I'd like to wish Bobby and Gracie a lasting, happy marriage. Some would say that the odds are against them, having married so young. But I think these two crazy kids just may pull it off, God willing.

Thursday, November 03, 2005

An open letter to Mohamed ElBaradei

Mohamed ElBaradei
Director General
International Atomic Energy Agency
P.O. Box 100
Wagramer Strasse 5, A-1400
Vienna, Austria

Mr. ElBaradei,

When I accepted your recent invitation for lunch, I assumed that it would be a cordial meeting. I thought that you would want to tell me privately what you have refused to say publicly -- that the Nobel committee had made a huge mistake in selecting you and your inept inspectors over me for this year's peace prize. So imagine my surprise when you made no mention of your undeserved award and instead insisted that I reveal to you classified pug information.

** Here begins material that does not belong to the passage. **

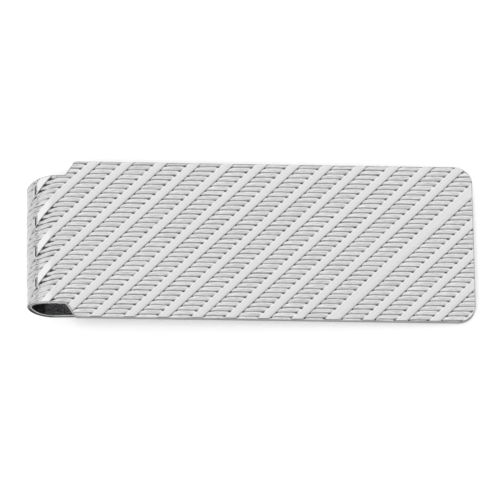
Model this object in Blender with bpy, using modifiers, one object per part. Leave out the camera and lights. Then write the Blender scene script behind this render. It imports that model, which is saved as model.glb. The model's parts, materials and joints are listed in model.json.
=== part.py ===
"""A money clip: one strip of spring sheet metal, folded into a loop with a plate in front and a leg behind.

The clip lies on the back of its leg, on z = 0, with the loop at -X and the plate's free end at +X. The origin is the
bottom centre of its box. Distances along the strip start where the neck of the plate runs into the loop, and follow
the middle of the sheet round the loop and down the leg.
"""

import bisect
import math

import bmesh
import bpy
from mathutils import Vector

# Driving dimensions, in metres and radians. Those along the leg are measured from the loop's outer face.
OVERALL_LENGTH = 0.0508
PLATE_WIDTH = 0.01905
SHEET = 0.00055
PLATE_TILT = math.radians(4.4)
CORNER_RADIUS = 0.0020

NECK_WIDTH = 0.0156
SHOULDER_START = 0.0009
SHOULDER_RUN = 0.0011
SHOULDER_RADIUS = 0.0004

LOOP_RADIUS = 0.0033
TAPER_LENGTH = 0.0062

LEG_WIDTH = 0.0141
LEG_FLAT_END = 0.0265
CREST_X = 0.0382
CREST_GAP = 0.00012
TIP_X = 0.0446
RISE_RADIUS = 0.035
CREST_RADIUS = 0.0045
FLAT_LENGTH = 0.0180
LIP_LENGTH = 0.0048
TIP_RADIUS = 0.0040

SEAM = 0.00006
EDGE_ROUNDING = 0.00010

# Smoothness of the curved stretches.
BEND_STEP = math.radians(4)
ARC_STEP = math.radians(2)
CORNER_STEP = math.radians(9)
TIP_STEPS = 8

# Worked out from the above. X runs from the loop's outer face until the objects are centred.
MIDDLE_RADIUS = LOOP_RADIUS - SHEET / 2
LOOP_CENTRE = Vector((LOOP_RADIUS, 0, LOOP_RADIUS))
CENTRE_SHIFT = Vector((-OVERALL_LENGTH / 2, 0, 0))
LOOP_LENGTH = MIDDLE_RADIUS * (math.pi + PLATE_TILT)
CROWN_LENGTH = MIDDLE_RADIUS * (math.pi / 2 + PLATE_TILT)


def clear_scene():
    for thing in list(bpy.data.objects):
        bpy.data.objects.remove(thing, do_unlink=True)


def make_collection():
    collection = bpy.data.collections.new("money_clip")
    bpy.context.scene.collection.children.link(collection)
    return collection


def metal(name, colour, roughness):
    material = bpy.data.materials.new(name)
    material.use_nodes = True
    shader = material.node_tree.nodes["Principled BSDF"]
    shader.inputs["Base Color"].default_value = (*colour, 1)
    shader.inputs["Metallic"].default_value = 1
    shader.inputs["Roughness"].default_value = roughness
    return material


def rounded_corner(before, corner, after, radius, step):
    """The points of the arc that rounds a corner, in order, or the corner itself where the radius is 0."""
    if radius == 0:
        return [corner]
    arriving = (corner - before).normalized()
    leaving = (after - corner).normalized()
    turn = arriving.angle(leaving)
    setback = radius * math.tan(turn / 2)
    inward = (leaving - arriving).normalized()
    centre = corner + inward * (radius / math.cos(turn / 2))
    first = corner - arriving * setback - centre
    last = corner + leaving * setback - centre
    count = max(2, math.ceil(turn / step))
    sweep = [index / count * turn for index in range(count + 1)]
    # Each point is the first and last spokes, mixed as they are on a circle.
    return [
        centre + (first * math.sin(turn - angle) + last * math.sin(angle)) / math.sin(turn)
        for angle in sweep
    ]


def loop_point(angle):
    """The middle of the sheet in the loop, at this angle past the top, turning towards -X."""
    return LOOP_CENTRE + MIDDLE_RADIUS * Vector((-math.sin(angle), 0, math.cos(angle)))


def plate_underside(x):
    """The height of the plate's inner face above this x."""
    inner = LOOP_RADIUS - SHEET
    start = LOOP_CENTRE + inner * Vector((math.sin(PLATE_TILT), 0, math.cos(PLATE_TILT)))
    return start.z - (x - start.x) * math.tan(PLATE_TILT)


def strip_middle():
    """The middle of the sheet from the neck to the tip: round the loop, flat, over the crest and down the lip."""
    steps = math.ceil((math.pi + PLATE_TILT) / BEND_STEP)
    points = [
        loop_point(-PLATE_TILT + index / steps * (math.pi + PLATE_TILT))
        for index in range(steps + 1)
    ]
    flat_end = Vector((LEG_FLAT_END, 0, SHEET / 2))
    tip = Vector((TIP_X, 0, SHEET / 2))
    crest_top = plate_underside(CREST_X) - CREST_GAP - SHEET / 2
    # The crest's arc cuts below its corner, so the corner is raised until the arc's top has the height wanted.
    corner = Vector((CREST_X, 0, crest_top))
    for _ in range(20):
        arc = rounded_corner(flat_end, corner, tip, CREST_RADIUS, ARC_STEP)
        corner.z += crest_top - max(point.z for point in arc)
    points += rounded_corner(points[-1], flat_end, corner, RISE_RADIUS, ARC_STEP)
    points += rounded_corner(flat_end, corner, tip, CREST_RADIUS, ARC_STEP)
    points.append(tip)
    return points


def distances(points):
    """How far along the line each point is."""
    along = [0.0]
    for first, second in zip(points, points[1:]):
        along.append(along[-1] + (second - first).length)
    return along


def half_width(along, length):
    """Half the strip's width: it tapers from the neck's to the leg's in the loop, and rounds off at the tip."""
    part = min(1, max(0, along / TAPER_LENGTH))
    taper = part * part * (3 - 2 * part)
    half = (NECK_WIDTH + (LEG_WIDTH - NECK_WIDTH) * taper) / 2
    past = along - (length - TIP_RADIUS)
    if past > 0:
        half -= TIP_RADIUS - math.sqrt(max(0, TIP_RADIUS**2 - past**2))
    return half


def place_at(points, along, distance):
    """The point this far along the line."""
    index = min(len(along) - 2, max(0, bisect.bisect_right(along, distance) - 1))
    part = (distance - along[index]) / (along[index + 1] - along[index])
    return points[index].lerp(points[index + 1], part)


def add_object(name, mesh, material, collection, origin):
    piece = bpy.data.objects.new(name, mesh)
    piece.location = origin + CENTRE_SHIFT
    piece.data.materials.append(material)
    collection.objects.link(piece)
    return piece


def add_rounding(piece):
    bevel = piece.modifiers.new("rounded_edges", "BEVEL")
    bevel.width = EDGE_ROUNDING
    bevel.segments = 2
    bevel.limit_method = "ANGLE"
    bevel.angle_limit = math.radians(50)


def add_stretch(name, start, end, origin, points, material, collection):
    """One stretch of the strip: a grid laid along the middle of the sheet, then thickened both ways."""
    along = distances(points)
    length = along[-1]
    first = start + SEAM / 2
    last = min(end - SEAM / 2, length)
    stations = [first]
    stations += [place for place in along if first + SEAM < place < last - SEAM]
    stations.append(last)
    if end > length:
        tip_start = length - TIP_RADIUS
        stations = [place for place in stations if place < tip_start - SEAM]
        quarter = [index / TIP_STEPS * math.pi / 2 for index in range(TIP_STEPS + 1)]
        stations += [tip_start + TIP_RADIUS * math.sin(angle) for angle in quarter]
    mesh = bpy.data.meshes.new(name)
    grid = bmesh.new()
    bmesh.ops.create_grid(grid, x_segments=len(stations) - 1, y_segments=1, size=1)
    for vertex in grid.verts:
        column = round((vertex.co.x + 1) / 2 * (len(stations) - 1))
        distance = stations[column]
        place = place_at(points, along, distance) - origin
        side = math.copysign(half_width(distance, length), vertex.co.y)
        vertex.co = (place.x, side, place.z)
    grid.to_mesh(mesh)
    grid.free()
    piece = add_object(name, mesh, material, collection, origin)
    solid = piece.modifiers.new("sheet_thickness", "SOLIDIFY")
    solid.thickness = SHEET
    solid.offset = 0
    solid.use_even_offset = True
    add_rounding(piece)
    return piece


def add_front_plate(material, collection):
    """The plate with its shoulders and neck: a flat outline, tilted down towards its free end."""
    seam = loop_point(-PLATE_TILT)
    outer_start = LOOP_RADIUS * (1 + math.sin(PLATE_TILT))
    end = (OVERALL_LENGTH - outer_start) / math.cos(PLATE_TILT)
    corners = [
        (SEAM / 2, NECK_WIDTH / 2, 0),
        (SHOULDER_START, NECK_WIDTH / 2, SHOULDER_RADIUS),
        (SHOULDER_START + SHOULDER_RUN, PLATE_WIDTH / 2, SHOULDER_RADIUS),
        (end, PLATE_WIDTH / 2, CORNER_RADIUS),
    ]
    corners += [(x, -y, radius) for x, y, radius in reversed(corners)]
    places = [Vector((x, y, 0)) for x, y, _ in corners]
    outline = []
    for index, (_, _, radius) in enumerate(corners):
        after = places[(index + 1) % len(places)]
        outline += rounded_corner(places[index - 1], places[index], after, radius, CORNER_STEP)
    curve = bpy.data.curves.new("front_plate", "CURVE")
    curve.dimensions = "2D"
    curve.fill_mode = "BOTH"
    curve.extrude = SHEET / 2
    spline = curve.splines.new("POLY")
    spline.points.add(len(outline) - 1)
    for point, place in zip(spline.points, outline):
        point.co = (place.x, place.y, 0, 1)
    spline.use_cyclic_u = True
    piece = add_object("front_plate", curve, material, collection, seam)
    piece.rotation_euler = (0, PLATE_TILT, 0)
    weld = piece.modifiers.new("join_caps", "WELD")
    weld.merge_threshold = 0.000001
    add_rounding(piece)
    return piece


def main():
    clear_scene()
    collection = make_collection()
    silver = metal("plated_metal", (0.86, 0.86, 0.87), 0.30)
    points = strip_middle()
    along = distances(points)
    crown = loop_point(math.pi / 2)
    crest_start = LOOP_LENGTH + FLAT_LENGTH
    lip_start = along[-1] - LIP_LENGTH
    tip_end = along[-1] + SEAM

    add_front_plate(silver, collection)
    # The leg's pieces turn about the crown of the loop, so their origins are there.
    stretches = (
        ("upper_bend", 0, CROWN_LENGTH),
        ("lower_bend", CROWN_LENGTH, LOOP_LENGTH),
        ("back_leg", LOOP_LENGTH, crest_start),
        ("grip_crest", crest_start, lip_start),
        ("entry_lip", lip_start, tip_end),
    )
    for name, start, end in stretches:
        add_stretch(name, start, end, crown, points, silver, collection)


main()
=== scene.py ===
"""The looks of the money clip: one strip of patterned sheet metal, worked flat, trimmed and folded.

The strip is made in its flat state. A place along it, p, is measured on the patterned face: it is 0 where the
neck meets the loop, grows round the loop and down the leg, and is negative on the plate. Lengths are in metres.
"""

import json
import math

import bmesh
import bpy
import numpy as np
from mathutils import Matrix, Vector


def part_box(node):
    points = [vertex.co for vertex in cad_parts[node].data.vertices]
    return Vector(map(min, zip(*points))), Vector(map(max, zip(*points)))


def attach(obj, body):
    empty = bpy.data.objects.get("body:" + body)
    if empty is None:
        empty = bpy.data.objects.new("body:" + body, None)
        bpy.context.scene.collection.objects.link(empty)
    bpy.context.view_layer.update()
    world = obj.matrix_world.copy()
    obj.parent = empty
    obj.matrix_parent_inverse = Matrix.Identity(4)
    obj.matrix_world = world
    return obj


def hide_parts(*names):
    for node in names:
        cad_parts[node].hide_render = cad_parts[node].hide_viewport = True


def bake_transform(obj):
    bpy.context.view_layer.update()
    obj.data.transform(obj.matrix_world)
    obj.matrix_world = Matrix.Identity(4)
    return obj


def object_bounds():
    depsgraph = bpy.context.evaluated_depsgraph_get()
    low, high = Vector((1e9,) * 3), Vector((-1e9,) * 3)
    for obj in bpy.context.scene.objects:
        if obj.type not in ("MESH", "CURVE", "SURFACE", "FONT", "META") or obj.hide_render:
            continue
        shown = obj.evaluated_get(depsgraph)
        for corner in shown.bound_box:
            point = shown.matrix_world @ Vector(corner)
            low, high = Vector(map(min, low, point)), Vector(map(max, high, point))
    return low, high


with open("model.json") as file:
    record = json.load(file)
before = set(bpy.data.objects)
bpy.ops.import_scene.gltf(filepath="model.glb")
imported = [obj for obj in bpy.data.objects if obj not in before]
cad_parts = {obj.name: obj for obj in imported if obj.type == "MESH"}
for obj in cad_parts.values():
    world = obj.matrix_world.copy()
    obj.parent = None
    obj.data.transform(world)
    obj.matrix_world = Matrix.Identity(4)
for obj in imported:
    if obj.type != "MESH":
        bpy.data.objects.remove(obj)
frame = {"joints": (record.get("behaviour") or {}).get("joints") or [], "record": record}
CAD_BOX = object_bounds()
MM = 0.001

# The strip's sizes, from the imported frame. The joint lies at the loop's crown, in the middle of the sheet.
PLATE_LOW, PLATE_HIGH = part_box("front_plate")
LEG_LOW, LEG_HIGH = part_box("back_leg")
OUTER_LEFT = CAD_BOX[0][0]
OVERALL_LENGTH = CAD_BOX[1][0] - CAD_BOX[0][0]
LOOP_RADIUS = (CAD_BOX[1][2] - CAD_BOX[0][2]) / 2
PLATE_WIDTH = PLATE_HIGH.y - PLATE_LOW.y
LEG_WIDTH = LEG_HIGH.y - LEG_LOW.y
SHEET = 2 * (frame["joints"][0]["pos_m"][0] - OUTER_LEFT)
PLATE_NORMAL = next(m["axis"] for m in frame["record"]["mounts"] if m["name"] == "plate_face")
PLATE_TILT = math.atan2(PLATE_NORMAL[0], PLATE_NORMAL[2])

# The strip's shape, as in the CAD model. Those along the leg are measured from the loop's outer face.
NECK_WIDTH = 15.6 * MM
CORNER_RADIUS = 2.0 * MM
SHOULDER_START = 0.9 * MM
SHOULDER_RUN = 1.1 * MM
SHOULDER_RADIUS = 0.4 * MM
TAPER_LENGTH = 6.2 * MM
LEG_FLAT_END = 26.5 * MM
CREST_X = 38.2 * MM
CREST_GAP = 0.12 * MM
TIP_X = 44.6 * MM
RISE_RADIUS = 35 * MM
CREST_RADIUS = 4.5 * MM
FLAT_LENGTH = 18 * MM
TIP_RADIUS = 4.0 * MM
EDGE_RADIUS = 0.10 * MM

# Smoothness of the curved stretches.
ARC_STEP = math.radians(1)
CORNER_STEP = math.radians(9)
SHOULDER_STEP = math.radians(18)
LOOP_POINTS = 200
TAPER_POINTS = 13
TIP_POINTS = 11
CREST_ROUNDS = 20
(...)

As you know, it is a long-standing pug policy to neither confirm nor deny the existence of a nuclear program. This policy of strategic ambiguity has served us well over the years, and I do not intend to change it. Furthermore, you demanded that I open up pug facilities to inspectors from the International Atomic Energy Agency. Against my better judgment, I had already allowed your inspectors to tour the foyer, dog run and restrooms of my headquarters. But now you ask me to grant your inspectors full access to sensitive areas including my blogging station, my inner sanctum, my harem and my hall of centrifuges. Rest assured, Mr. ElBaradei, this will never happen. It is my sacred duty to defend pug sovereignty, and defend it I will.

I suggest you put an immediate halt to your futile demands and cease making empty threats about U.N. sanctions. Your actions are the height of arrogance and an affront to the pug nation, and we will tolerate no more.
Sincerely,
Mugsy
Supreme Ayatollah
Pug Life Ministries

Send me your poultry

The news media have been abuzz with talk of a potential avian flu pandemic. Although the much-feared influenza strain has not proven capable of easy human-to-human transmission, scientists fear that it will mutate and wreak havoc on a population with no built-up immunity. The scientists will say that you have nothing to fear from eating poultry, provided it is well-cooked. But is that a chance you really want to take? Do you really want to play chicken with such a frightening virus? As a compassionate religious leader, I feel it is my duty to do whatever I can to protect my loyal human followers. And so I offer you the opportunity to send me your poultry. Whether it be chicken, turkey or quail, I will eat it, thereby removing any threat to the human population. The H5N1 virus is not believed to be a threat to the canine population, so I can safely dispose of this tainted meat. It is the least I can do.

Tuesday, November 01, 2005

One last hurrah

In recent weeks, I have increasingly found myself chewing on paper -- primarily magazines, newspapers and book jackets. Perhaps some of you readers in the medical field could tell me: Is it possible that this is a symptom of a pulp deficiency in my diet? Speaking of diet, I helped many of my neighborhood's youths avoid starvation last night by plying them with candy. The children also had the opportunity to see me in my Batpug garb, as I got into the Halloween spirit by donning the costume one last time. My ministry now plans to retire the legendary jersey and hang it from the rafters of the Dogloo Mosque. This seems like a good time to remind the Pug Life faithful that donations are accepted via the PayPal icon at the right side of the page. Masterpieces of pug/Inuit architecture don't build themselves, you know.